Latin American countries continue to demonstrate courage and vision regarding drug policy. The latest improvements are taking place at the National House of Representatives, where two bills (See the two bills here: 9471-11 & 9496) are being debated at the Health and Public Security committees. On the latest developments, the Health Committee agreed to mix the two bills into one in order to better channel the debate. These bills aim to legalize the growth of cannabis when its intended to be used for medicinal purposes together with the depenalization of its use, not only for medicinal purposes but also for recreational ones.
It is important to note that while personal drug use is allowed in Chile, a series of limitations present in the current law, make it almost impossible, generating a series of negative externalities and the eventual criminalization of users. Other debates that have taken place at Congress, have to do with possession, the amounts of drugs that a person should be allowed to carry for personal use.

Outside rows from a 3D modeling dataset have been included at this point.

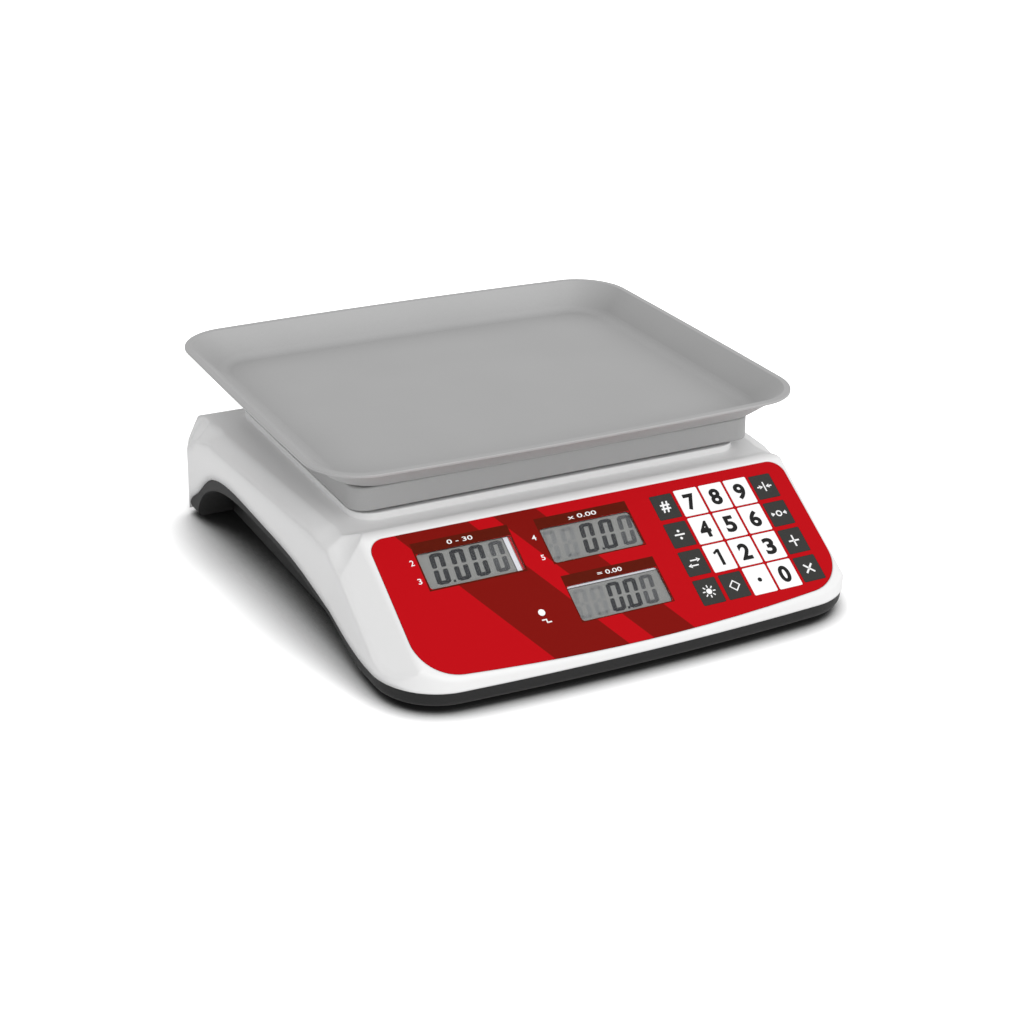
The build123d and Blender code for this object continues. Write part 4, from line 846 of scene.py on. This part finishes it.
def window_border(low_u, low_v, high_u, high_v, hole_low, hole_high):
    """A printed plate with a window in it, drawn as four bars round the opening."""
    left, bottom = hole_low
    right, top = hole_high
    bars = []
    for a, b, c, d in (
        (low_u, top, high_u, high_v), (low_u, low_v, high_u, bottom),
        (low_u, bottom, left, top), (right, bottom, high_u, top),
    ):
        bars.append(flat_bar((c - a) * mm, (d - b) * mm, 0, (a + c) / 2 * mm, (b + d) / 2 * mm))
    return join_pieces(bars)


for display, plate in (
    ("weight", (-118.1, 61.8, -55.2, 94.6, (-117.1, 62.8), (-55.7, 87.2))),
    ("price", (-37.6, 62.1, 25.3, 94.4, (-36.8, 62.8), (24.6, 87.2))),
    ("total", (-37.4, 21.4, 25.3, 53.6, (-36.8, 22.0), (24.6, 46.4))),
):
    settle(
        window_border(*plate), f"{display}_border", on_panel(0, 0), print_maroon, "housing",
    )


def type_figures(words, width, height, weight=0.0):
    """Plain figures of an exact width and height, lying flat, their middle at 0, 0."""
    bpy.ops.object.select_all(action="DESELECT")
    bpy.ops.object.text_add(location=(0, 0, 0))
    figures = bpy.context.object
    figures.data.body = words
    figures.data.size = 10 * mm
    figures.data.offset = weight
    figures.data.resolution_u = 6
    figures.data.extrude = print_layer / 2
    bpy.ops.object.convert(target="MESH")
    figures = bpy.context.object
    bpy.ops.object.mode_set(mode="EDIT")
    bpy.ops.mesh.select_all(action="SELECT")
    bpy.ops.mesh.remove_doubles(threshold=0.005 * mm)
    bpy.ops.mesh.select_all(action="SELECT")
    bpy.ops.mesh.normals_make_consistent(inside=False)
    bpy.ops.object.mode_set(mode="OBJECT")
    xs = [vertex.co.x for vertex in figures.data.vertices]
    ys = [vertex.co.y for vertex in figures.data.vertices]
    figures.data.transform(
        Matrix.Diagonal((width / (max(xs) - min(xs)), height / (max(ys) - min(ys)), 1, 1))
        @ Matrix.Translation((-(max(xs) + min(xs)) / 2, -(max(ys) + min(ys)) / 2, print_layer / 2))
    )
    return figures


for name, words, u, v, width, height in (
    ("weight_heading", "0 - 30", -87.5, 91.0, 16.5, 2.9),
    ("price_heading", "x 0.00", -6.0, 90.8, 19.5, 2.9),
    ("total_heading", "= 0.00", -6.0, 50.0, 16.5, 2.9),
    ("weight_mark_1", "2", -121.4, 82.0, 2.4, 3.8),
    ("weight_mark_2", "3", -121.4, 69.4, 2.4, 3.8),
    ("price_mark_1", "4", -42.4, 82.2, 2.8, 3.6),
    ("price_mark_2", "5", -42.4, 68.1, 2.4, 3.6),
):
    figures = type_figures(words, width * mm, height * mm, 0.1 * mm)
    settle(figures, name, on_panel(u, v, print_layer / mm), print_white, "housing")
wave = join_pieces([
    flat_bar(2.6 * mm, 0.8 * mm, 0.2 * mm, -1.5 * mm, 1.0 * mm),
    flat_bar(2.6 * mm, 0.8 * mm, 0.2 * mm, 1.5 * mm, -1.0 * mm),
    flat_bar(0.8 * mm, 2.8 * mm, 0.2 * mm),
])
settle(wave, "mains_mark", on_panel(-57.9, 27.5), print_white, "housing")

# ---- Keys ----------------------------------------------------------------------------
# Twenty embossed keys of the control film: white ones with black figures, and dark grey
# ones with plain white signs. Each moves a little as it is pressed.
key_white = ink_material("back_printed_white_film", "#F8F8F8", "#FDFDFD", 1.11, 0.42)
key_dark = ink_material("back_printed_dark_grey_film", "#30302E", "#363634", 1.11, 0.42)
for name in frame["nodes"]:
    if name.startswith("key_") and name != "key_domes":
        digit_key = name[4:].isdigit() or name == "key_point"
        finish_node(name, key_white if digit_key else key_dark)


def on_key(name):
    """Carries flat work onto the middle of a key's face."""
    low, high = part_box(name)
    middle = (low + high) / 2 - panel_start
    top = max(panel_out.dot(v.co - panel_start) for v in frame["nodes"][name].data.vertices)
    return on_panel(middle.dot(panel_across) / mm, middle.dot(panel_up) / mm, top / mm)


for digit in "0123456789":
    if digit == "1":
        # the plain typeface has a bare stroke for this figure, so it gets its flag here
        flag = flat_bar(3.6 * mm, 1.6 * mm, 0)
        flag.data.transform(
            Matrix.Translation((-1.3 * mm, 4.0 * mm, 0)) @ Matrix.Rotation(math.radians(33), 4, "Z")
        )
        figures = join_pieces([flat_bar(2.2 * mm, 11.6 * mm, 0, 0.7 * mm, 0), flag])
    else:
        figures = type_figures(digit, 7.7 * mm, 11.8 * mm, 0.4 * mm)
    settle(figures, f"key_{digit}_figure", on_key(f"key_{digit}"), print_black, f"key_{digit}")
point = flat_disc(1.5 * mm)
settle(point, "key_point_figure", on_key("key_point"), print_black, "key_point")


def arrow(tip_x, way, length, y=0.0):
    """A plain arrow that points left or right, its tip at tip_x."""
    head_reach = 1.7
    head = flat_disc(head_reach * mm, sides=3)
    head.data.transform(
        Matrix.Translation(((tip_x - way * head_reach) * mm, y * mm, 0))
        @ Matrix.Rotation(math.pi if way > 0 else 0, 4, "Z")
    )
    shaft_x = tip_x - way * (head_reach + length / 2)
    shaft = flat_bar(length * mm, 0.9 * mm, 0, shaft_x * mm, y * mm)
    return [head, shaft]


signs = {
    "key_count": [type_figures("#", 6.6 * mm, 8.0 * mm, 0.2 * mm)],
    "key_change": [
        flat_bar(7.0 * mm, 1.1 * mm, 0.2 * mm), flat_disc(0.9 * mm, y=2.6 * mm),
        flat_disc(0.9 * mm, y=-2.6 * mm),
    ],
    "key_unit": arrow(5.0, 1, 5.5, 1.8) + arrow(-5.0, -1, 5.5, -1.8),
    "key_light": [flat_disc(1.9 * mm)],
    "key_memory": [flat_disc(4.0 * mm, hole=2.9 * mm, sides=4)],
    "key_tare": arrow(-1.0, 1, 2.6) + arrow(1.0, -1, 2.6) + [flat_bar(0.9 * mm, 7.0 * mm, 0)],
    "key_zero": arrow(-2.7, 1, 1.2) + arrow(2.7, -1, 1.2) + [flat_disc(2.2 * mm, hole=1.3 * mm)],
    "key_plus": [flat_bar(7.4 * mm, 1.1 * mm, 0.1 * mm), flat_bar(1.1 * mm, 8.2 * mm, 0.1 * mm)],
    "key_clear": [flat_bar(8.4 * mm, 1.2 * mm, 0.1 * mm), flat_bar(8.4 * mm, 1.2 * mm, 0.1 * mm)],
}
for count, piece in enumerate(signs["key_clear"]):
    piece.data.transform(Matrix.Rotation(math.radians(45 + 90 * count), 4, "Z"))
for count in range(8):
    ray = flat_bar(0.8 * mm, 1.8 * mm, 0.1 * mm, 0, 3.5 * mm)
    ray.data.transform(Matrix.Rotation(math.radians(45 * count), 4, "Z"))
    signs["key_light"].append(ray)
for name, parts in signs.items():
    settle(join_pieces(parts), f"{name}_sign", on_key(name), print_white, name)

# ---- Rear display --------------------------------------------------------------------
# The buyer's side repeats the three readings, in cells and windows like the front ones,
# let into one red film that is glued to the leaning rear face.
rear_low, rear_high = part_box("rear_overlay")
rear_tilt = math.radians(14.47)
rear_out = Vector((0, math.cos(rear_tilt), math.sin(rear_tilt)))
rear_up = Vector((0, -math.sin(rear_tilt), math.cos(rear_tilt)))
rear_middle = (rear_low + rear_high) / 2 + rear_out * film_t / 2


def on_rear(u, v, lift=0.0, lean=0.0):
    """Carries flat work onto the rear face, from the middle of its film."""
    turn = Matrix((Vector((-1, 0, 0)), rear_up, rear_out)).transposed().to_4x4()
    slant = Matrix.Identity(4)
    slant[0][1] = lean
    return Matrix.Translation(rear_middle) @ turn @ Matrix.Translation((u * mm, v * mm, lift * mm)) @ slant


# millimetres from a window's middle to its row's left end, from digit to digit, and from
# a digit's left end to the point beside it
row_start = 29.0
digit_pitch = 11.4
point_step = 8.6
# half the width and height of a window's printed border, and the width of its line
border_across = 31.7
border_up = 10.6
border_line = 1.0
for display, middle, lit in (("rear_weight", -76.0, 1), ("rear_price", 0.0, 2), ("rear_total", 76.0, 2)):
    row = []
    for count in range(5):
        shown = count > lit
        left = middle - row_start + count * digit_pitch
        row.append((zero if shown else eight, left, "lit" if shown else "ghost"))
    place_digits(
        display, row, width=7.4, height=15.0, side=1.9, level=1.3, lean=0.12, v=-7.5,
        turn=on_rear, material_for=shades,
    )
    point = flat_bar(1.4 * mm, 1.4 * mm, 0.3 * mm)
    settle(
        point, f"{display}_point",
        on_rear(middle - row_start + (lit + 1) * digit_pitch + point_step, -6.9, -glass_depth),
        lcd_dark, "housing",
    )
    border = window_border(
        middle - border_across, -border_up, middle + border_across, border_up,
        (middle - border_across + border_line, -border_up + border_line),
        (middle + border_across - border_line, border_up - border_line),
    )
    settle(border, f"{display}_border", on_rear(0, 0), print_maroon, "housing")

# ---- Platform bracket ----------------------------------------------------------------
# An aluminium casting with four arms, bolted to the free end of the load cell: a duller
# grey with a sand-cast skin, its grain about a millimetre across.
cast_aluminium, tree, place = new_material("cast_aluminium")
sand, tone = mottled(tree, place, 1.0, "#9FA1A3", "#B9BBBC", detail=4.0, roughness=0.65)
shine = add_node(
    tree, "ShaderNodeMapRange", inputs={"To Min": 0.45, "To Max": 0.65},
    links={"Value": sand.outputs["Fac"]},
)
skin = add_node(
    tree, "ShaderNodeBump", inputs={"Strength": 0.35, "Distance": 0.15 * mm},
    links={"Height": sand.outputs["Fac"]},
)
metal = add_node(
    tree, "ShaderNodeBsdfPrincipled", inputs={"Metallic": 1.0},
    links={
        "Base Color": tone.outputs["Color"], "Roughness": shine.outputs["Result"],
        "Normal": skin.outputs["Normal"],
    },
)
add_node(tree, "ShaderNodeOutputMaterial", links={"Surface": metal.outputs["BSDF"]})
finish_node("platform_bracket", cast_aluminium)

# ---- Tray support --------------------------------------------------------------------
# A moulded frame of grey ABS, screwed to the bracket's arms, on which the tray rests:
# an even mid grey, satin, with the same mould grain as the case.
support_abs, tree, place = new_material("moulded_grey_abs")
grain, tone = mottled(tree, place, 0.417, "#9B9B9B", "#A8A8A8", detail=3.0)
edge = add_node(tree, "ShaderNodeBevel", settings={"samples": 4}, inputs={"Radius": 0.8 * mm})
skin = add_node(
    tree, "ShaderNodeBump", inputs={"Strength": 0.15, "Distance": 0.05 * mm},
    links={"Height": grain.outputs["Fac"], "Normal": edge.outputs["Normal"]},
)
shell = add_node(
    tree, "ShaderNodeBsdfPrincipled", inputs={"IOR": 1.53, "Roughness": 0.45},
    links={"Base Color": tone.outputs["Color"], "Normal": skin.outputs["Normal"]},
)
add_node(tree, "ShaderNodeOutputMaterial", links={"Surface": shell.outputs["BSDF"]})
finish_node("tray_support", support_abs)

# ---- Weighing tray -------------------------------------------------------------------
# A pressed pan of bead-blasted stainless steel with a rolled lip, resting loose on its
# support: a soft mid grey, with broad highlights and no sharp reflection. The beads' pits
# are drawn coarser than real ones, so that they show.
blasted_steel, tree, place = new_material("bead_blasted_stainless_steel")
pits = add_node(
    tree, "ShaderNodeTexNoise", inputs={"Scale": grain_scale(0.4), "Detail": 3.0, "Roughness": 0.6},
    links={"Vector": place},
)
_, tone = mottled(tree, place, 55.6, "#C1C1C1", "#C6C6C6")
# painted shade: inside the pan the steel's colour is darkened by ambient occlusion at the
# bends and the foot of the walls; faces that look down are left out
bend_occlusion = add_node(
    tree, "ShaderNodeAmbientOcclusion", settings={"samples": 16}, inputs={"Distance": 40 * mm},
)
painted_shade_fac = add_node(
    tree, "ShaderNodeMapRange", inputs={"From Min": 0.6, "From Max": 0.98},
    links={"Value": bend_occlusion.outputs["AO"]},
)
faces = add_node(tree, "ShaderNodeNewGeometry")
face_way = add_node(tree, "ShaderNodeSeparateXYZ", links={"Vector": faces.outputs["True Normal"]})
under_side = add_node(
    tree, "ShaderNodeMath", settings={"operation": "LESS_THAN"}, inputs={1: 0.0},
    links={0: face_way.outputs["Z"]},
)
painted_shade_mask = add_node(
    tree, "ShaderNodeMath", settings={"operation": "MAXIMUM"},
    links={0: painted_shade_fac.outputs["Result"], 1: under_side.outputs[0]},
)
# the steel's own tone, mixed with the painted shade's darker grey
painted_shade_tone = add_node(
    tree, "ShaderNodeMix", settings={"data_type": "RGBA"},
    links={"Factor": painted_shade_mask.outputs[0], 7: tone.outputs["Color"]},
)
painted_shade_tone.inputs[6].default_value = hex_colour("#949494")
shine = add_node(
    tree, "ShaderNodeMapRange", inputs={"To Min": 0.70, "To Max": 0.80},
    links={"Value": pits.outputs["Fac"]},
)
skin = add_node(
    tree, "ShaderNodeBump", inputs={"Strength": 0.12, "Distance": 0.04 * mm},
    links={"Height": pits.outputs["Fac"]},
)
metal = add_node(
    tree, "ShaderNodeBsdfPrincipled", inputs={"Metallic": 1.0},
    links={
        "Base Color": painted_shade_tone.outputs[2], "Roughness": shine.outputs["Result"],
        "Normal": skin.outputs["Normal"],
    },
)
add_node(tree, "ShaderNodeOutputMaterial", links={"Surface": metal.outputs["BSDF"]})
finish_node("tray", blasted_steel)
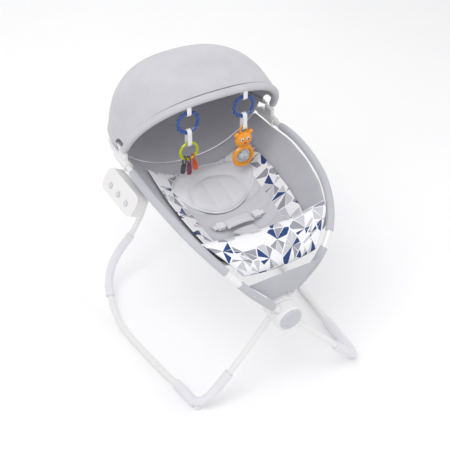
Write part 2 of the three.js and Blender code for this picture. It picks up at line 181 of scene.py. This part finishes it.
def ramp_colours(nodes, stops):
    ramp = node(nodes, "ValToRGB")
    ramp.color_ramp.interpolation = "CONSTANT"
    elements = ramp.color_ramp.elements
    while len(elements) < len(stops):
        elements.new(0.5)
    for element, (position, colour) in zip(elements, stops):
        element.position = position
        element.color = (*colour, 1)
    return ramp


def burst_print(nodes, links, coords, cell_scale):
    """A plain geometric print: fans of wedges round scattered centres, with pale lines between."""
    cells = node(nodes, "TexVoronoi", voronoi_dimensions="2D", feature="F1", Scale=cell_scale)
    links.new(coords, cells.inputs["Vector"])
    away = node(nodes, "VectorMath", operation="SUBTRACT")
    links.new(coords, away.inputs[0])
    links.new(cells.outputs["Position"], away.inputs[1])
    parts = node(nodes, "SeparateXYZ")
    links.new(away.outputs["Vector"], parts.inputs["Vector"])
    turn = node(nodes, "Math", operation="ARCTAN2")
    links.new(parts.outputs["Y"], turn.inputs[0])
    links.new(parts.outputs["X"], turn.inputs[1])
    sector = node(nodes, "Math", operation="MULTIPLY")
    sector.inputs[1].default_value = 9 / (2 * math.pi)
    links.new(turn.outputs[0], sector.inputs[0])
    whole = node(nodes, "Math", operation="FLOOR")
    links.new(sector.outputs[0], whole.inputs[0])
    part = node(nodes, "Math", operation="FRACT")
    links.new(sector.outputs[0], part.inputs[0])
    mixed = node(nodes, "CombineXYZ")
    links.new(whole.outputs[0], mixed.inputs["X"])
    tag = node(nodes, "SeparateXYZ")
    links.new(cells.outputs["Color"], tag.inputs["Vector"])
    links.new(tag.outputs["X"], mixed.inputs["Y"])
    links.new(tag.outputs["Y"], mixed.inputs["Z"])
    pick = node(nodes, "TexWhiteNoise", noise_dimensions="3D")
    links.new(mixed.outputs["Vector"], pick.inputs["Vector"])
    white = (0.86, 0.86, 0.88)
    stops = [
        (0.0, white),
        (0.40, (0.56, 0.56, 0.60)),
        (0.66, (0.31, 0.31, 0.36)),
        (0.82, white),
        (0.91, (0.012, 0.05, 0.18)),
    ]
    colours = ramp_colours(nodes, stops)
    links.new(pick.outputs["Value"], colours.inputs["Fac"])
    line = node(nodes, "Math", operation="LESS_THAN")
    line.inputs[1].default_value = 0.09
    links.new(part.outputs[0], line.inputs[0])
    edge = node(nodes, "TexVoronoi", voronoi_dimensions="2D", feature="DISTANCE_TO_EDGE", Scale=cell_scale)
    links.new(coords, edge.inputs["Vector"])
    border = node(nodes, "Math", operation="LESS_THAN")
    border.inputs[1].default_value = 0.03
    links.new(edge.outputs["Distance"], border.inputs[0])
    either = node(nodes, "Math", operation="MAXIMUM")
    links.new(line.outputs[0], either.inputs[0])
    links.new(border.outputs[0], either.inputs[1])
    mix = node(nodes, "MixRGB")
    mix.inputs["Color2"].default_value = (*white, 1)
    links.new(either.outputs[0], mix.inputs["Fac"])
    links.new(colours.outputs["Color"], mix.inputs["Color1"])
    return mix.outputs["Color"]


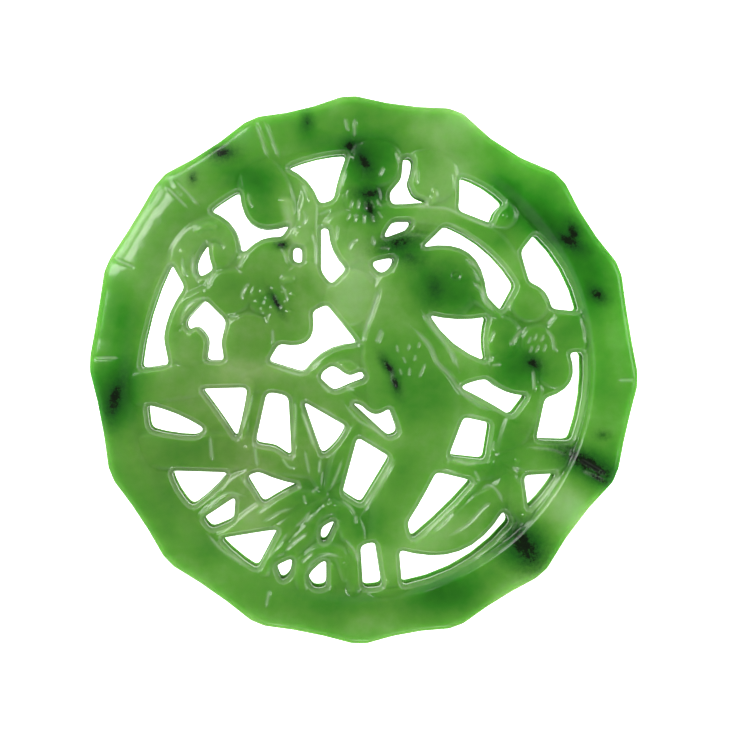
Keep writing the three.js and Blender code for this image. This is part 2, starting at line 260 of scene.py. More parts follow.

While other bills have been presented at both the House and the Senate on previous occasions, this is the first time they get large support both from the legislative and also from government officials. The work of both committees have included a large variety of presentations from civil society actors, the National Institute of Public Health and even drug users. Among other agreements made by the Health Committee, it’s the need to re schedule cannabis on the right list, as today it is part of the list number 1, that groups other hard drugs such as heroin and cocaine (You can see the original List of Schedule 1 Drugs here). The committee, for the first time, agreed to send and official request to both the President of Chile and the Minister of Health in order to achieve the right categorization.
During her campaign, President Bachelet presented, part of her program, a compromise to reevaluate drug categorization and explore other changes to current drug law. As the debate is moving forward in Congress, the central government is also moving along with the work of the two commissions that are exploring possible changes to current policy. These changes come as no surprise, according to a yearly poll executed by the Asuntos del Sur`s Latin American Drug Policy Observatory, 48% of Chileans evaluate current governmental policies on a negative way. Parallel to that, important shifts regarding detentions have been seen since last year.
The debate regarding drug policy in Chile has reached impressive levels, yet it still needs to improve its quality and achieve the inclusion of more evidence, in order to expand to a larger fraction of the population and go beyond the simple demand for cannabis legalization.
It is expected that in the coming weeks, the debate will continue at The House, to later enter the Senate (Where a bill for regulation of cannabis use and growth has already being presented) and in the next months, the Government should share the main findings and recommendations to move forward. The public and sometimes silent work of different actors, especially from our Observatory, has allowed for an increase on political confidence, paving the way for reform.